Tawarkan Harga Affordable
Melie memilih Jakarta dan Bali sebagai pasar utama KaIND karena produk berbahan serat alam masih tergolong niche. Ekosistem industri ini di Indonesia belum sepenuhnya terbentuk, sehingga KaIND harus menjalankan peran sebagai penghubung berbagai elemen produksi, dari pengrajin hingga konsumen.
Beruntungnya, di Pasuruan sudah ada ekosistem yang mendukung, di mana para penenun, pembatik, serta pengelola serat sutra berada dalam satu wilayah, sehingga proses produksi lebih efisien tanpa perlu berpindah ke berbagai daerah. Namun, tantangan tetap ada, terutama dalam pembuatan benang yang ekosistemnya belum berkembang.
Oleh karena itu, Melie masih membutuhkan dukungan dari rekan-rekan senior dalam mengelola serat sutra agar bisa diproses lebih optimal. Proses inilah yang membuat harga produk berbahan serat alam umumnya lebih tinggi. Meski begitu, KaIND tetap berusaha menjaga harga produknya agar tetap terjangkau.
“Sebisa mungkin masih affordable, masih reachable. Harga yang kami tawarkan juga di bawah Rp1 juta semua. Bahkan start dari Rp200 ribu seperti scarf tenun. Jadi enggak yang juta-jutaan kita udah bisa mempunyai produk hasil handmade dari Pasuruan dengan bahan 100% organik,” imbuh Melie.

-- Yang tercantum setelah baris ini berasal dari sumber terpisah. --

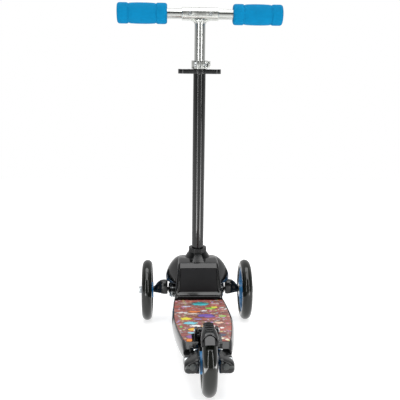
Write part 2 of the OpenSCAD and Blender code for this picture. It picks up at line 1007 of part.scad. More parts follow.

Selain scarf, produk yang dihasilkan KaIND di antaranya adalah pakaian, sepatu, dan sandal, yang juga dijual dengan harga di bawah satu juta rupiah.
Baca Juga: Deretan Artis yang Punya Usaha di Bidang Fashion
Strategi KaIND Meningkatkan Kesadaran Konsumen Terhadap Fashion Berkelanjutan
Diakui Melie, KaIND mengandalkan pendekatan alami dan kolaboratif tanpa strategi pemasaran yang agresif. Salah satu cara utama untuk memperluas edukasi ini adalah dengan bekerja sama dengan berbagai pihak, baik media maupun sektor swasta.
Seperti halnya berkolaborasi dengan SoKlin memberikan peluang besar bagi KaIND untuk memperkenalkan produk tenun asli kepada lebih banyak orang.
Melalui inisiatif seperti ini, konsumen tidak hanya mendapatkan scarf tenun, tetapi juga memahami bahwa produk tersebut benar-benar dibuat dengan teknik tenun tangan menggunakan Alat Tenun Bukan Mesin (ATBM). Hal ini membantu menghilangkan stigma bahwa kain tenun ATBM selalu kasar atau tebal.
“Jadi memang perlu langkah kolaboratif untuk create awareness ini,” imbuhnya.